== Written problem ==
Identify the lines that contain the word "joints", then copy them.

== Material provided ==
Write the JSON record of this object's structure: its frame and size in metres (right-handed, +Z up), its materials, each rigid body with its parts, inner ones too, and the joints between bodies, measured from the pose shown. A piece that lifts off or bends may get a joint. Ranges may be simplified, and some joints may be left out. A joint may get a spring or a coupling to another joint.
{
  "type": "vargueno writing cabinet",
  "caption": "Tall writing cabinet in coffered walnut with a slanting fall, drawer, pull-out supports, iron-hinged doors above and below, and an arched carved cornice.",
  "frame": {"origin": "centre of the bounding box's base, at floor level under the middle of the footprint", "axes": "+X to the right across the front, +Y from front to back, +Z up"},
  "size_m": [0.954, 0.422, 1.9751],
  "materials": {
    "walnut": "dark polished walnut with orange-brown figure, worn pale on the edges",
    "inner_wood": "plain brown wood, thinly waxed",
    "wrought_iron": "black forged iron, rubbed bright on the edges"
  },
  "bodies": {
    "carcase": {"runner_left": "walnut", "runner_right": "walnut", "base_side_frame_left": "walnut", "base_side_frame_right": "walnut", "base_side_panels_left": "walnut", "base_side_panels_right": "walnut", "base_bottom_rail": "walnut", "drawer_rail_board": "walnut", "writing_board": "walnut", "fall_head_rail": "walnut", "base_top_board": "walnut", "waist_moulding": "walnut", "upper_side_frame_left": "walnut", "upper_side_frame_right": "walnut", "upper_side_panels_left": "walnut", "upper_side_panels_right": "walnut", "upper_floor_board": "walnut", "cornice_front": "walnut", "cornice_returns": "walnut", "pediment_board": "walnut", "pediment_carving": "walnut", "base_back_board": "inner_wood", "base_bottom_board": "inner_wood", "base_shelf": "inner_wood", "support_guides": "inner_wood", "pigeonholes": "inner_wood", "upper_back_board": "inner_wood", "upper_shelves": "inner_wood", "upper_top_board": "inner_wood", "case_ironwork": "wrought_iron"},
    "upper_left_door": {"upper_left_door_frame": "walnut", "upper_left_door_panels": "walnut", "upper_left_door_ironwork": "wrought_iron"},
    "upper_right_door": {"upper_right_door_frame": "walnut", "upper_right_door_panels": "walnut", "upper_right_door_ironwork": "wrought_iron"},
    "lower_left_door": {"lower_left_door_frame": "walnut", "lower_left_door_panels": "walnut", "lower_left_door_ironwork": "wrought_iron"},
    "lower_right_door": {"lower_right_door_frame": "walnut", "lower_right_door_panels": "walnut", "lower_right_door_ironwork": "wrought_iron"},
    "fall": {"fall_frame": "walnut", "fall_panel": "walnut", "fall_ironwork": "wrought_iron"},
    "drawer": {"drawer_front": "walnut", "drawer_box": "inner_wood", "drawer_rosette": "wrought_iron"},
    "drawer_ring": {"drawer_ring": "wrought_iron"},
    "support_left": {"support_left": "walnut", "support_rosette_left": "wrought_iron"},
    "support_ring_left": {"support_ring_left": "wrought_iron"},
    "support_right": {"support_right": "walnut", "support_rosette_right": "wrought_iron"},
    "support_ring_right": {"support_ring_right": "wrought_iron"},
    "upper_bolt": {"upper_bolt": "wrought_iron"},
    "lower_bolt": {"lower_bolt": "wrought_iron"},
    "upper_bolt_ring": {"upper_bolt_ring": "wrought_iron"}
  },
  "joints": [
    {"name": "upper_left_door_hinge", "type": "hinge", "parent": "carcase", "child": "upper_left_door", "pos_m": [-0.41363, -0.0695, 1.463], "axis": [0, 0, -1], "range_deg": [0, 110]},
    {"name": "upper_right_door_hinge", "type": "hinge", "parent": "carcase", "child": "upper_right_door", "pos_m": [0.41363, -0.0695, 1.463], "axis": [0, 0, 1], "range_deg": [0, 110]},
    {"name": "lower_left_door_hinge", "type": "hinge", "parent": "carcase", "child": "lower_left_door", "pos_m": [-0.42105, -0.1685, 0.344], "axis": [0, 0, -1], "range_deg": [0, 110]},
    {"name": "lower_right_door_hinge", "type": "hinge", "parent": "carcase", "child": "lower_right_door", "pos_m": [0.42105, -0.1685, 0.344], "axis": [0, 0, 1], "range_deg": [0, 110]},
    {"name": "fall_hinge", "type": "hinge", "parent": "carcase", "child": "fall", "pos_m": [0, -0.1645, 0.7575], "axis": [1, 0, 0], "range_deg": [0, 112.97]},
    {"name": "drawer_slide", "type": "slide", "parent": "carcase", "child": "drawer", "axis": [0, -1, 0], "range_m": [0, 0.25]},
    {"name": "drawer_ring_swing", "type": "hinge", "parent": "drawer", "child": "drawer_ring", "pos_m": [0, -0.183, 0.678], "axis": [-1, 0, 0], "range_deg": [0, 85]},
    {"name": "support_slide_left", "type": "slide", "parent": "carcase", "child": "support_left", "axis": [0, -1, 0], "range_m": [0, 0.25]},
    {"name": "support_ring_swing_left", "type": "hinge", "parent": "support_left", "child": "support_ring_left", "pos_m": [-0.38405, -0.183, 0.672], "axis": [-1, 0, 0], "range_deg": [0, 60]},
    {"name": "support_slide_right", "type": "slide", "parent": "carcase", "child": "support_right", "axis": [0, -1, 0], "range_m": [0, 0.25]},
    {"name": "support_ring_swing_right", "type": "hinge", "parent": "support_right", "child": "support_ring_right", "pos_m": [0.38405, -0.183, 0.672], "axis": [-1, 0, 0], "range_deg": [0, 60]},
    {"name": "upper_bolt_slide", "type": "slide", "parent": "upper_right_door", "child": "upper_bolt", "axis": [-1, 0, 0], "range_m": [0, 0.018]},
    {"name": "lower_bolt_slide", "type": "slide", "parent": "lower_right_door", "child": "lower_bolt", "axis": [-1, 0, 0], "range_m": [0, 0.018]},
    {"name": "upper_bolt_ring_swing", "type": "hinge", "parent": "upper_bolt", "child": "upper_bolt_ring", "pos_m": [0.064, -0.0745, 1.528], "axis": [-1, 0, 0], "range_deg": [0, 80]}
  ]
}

== Correct response ==
Write the JSON record of this object's structure: its frame and size in metres (right-handed, +Z up), its materials, each rigid body with its parts, inner ones too, and the joints between bodies, measured from the pose shown. A piece that lifts off or bends may get a joint. Ranges may be simplified, and some joints may be left out. A joint may get a spring or a coupling to another joint.
  "joints": [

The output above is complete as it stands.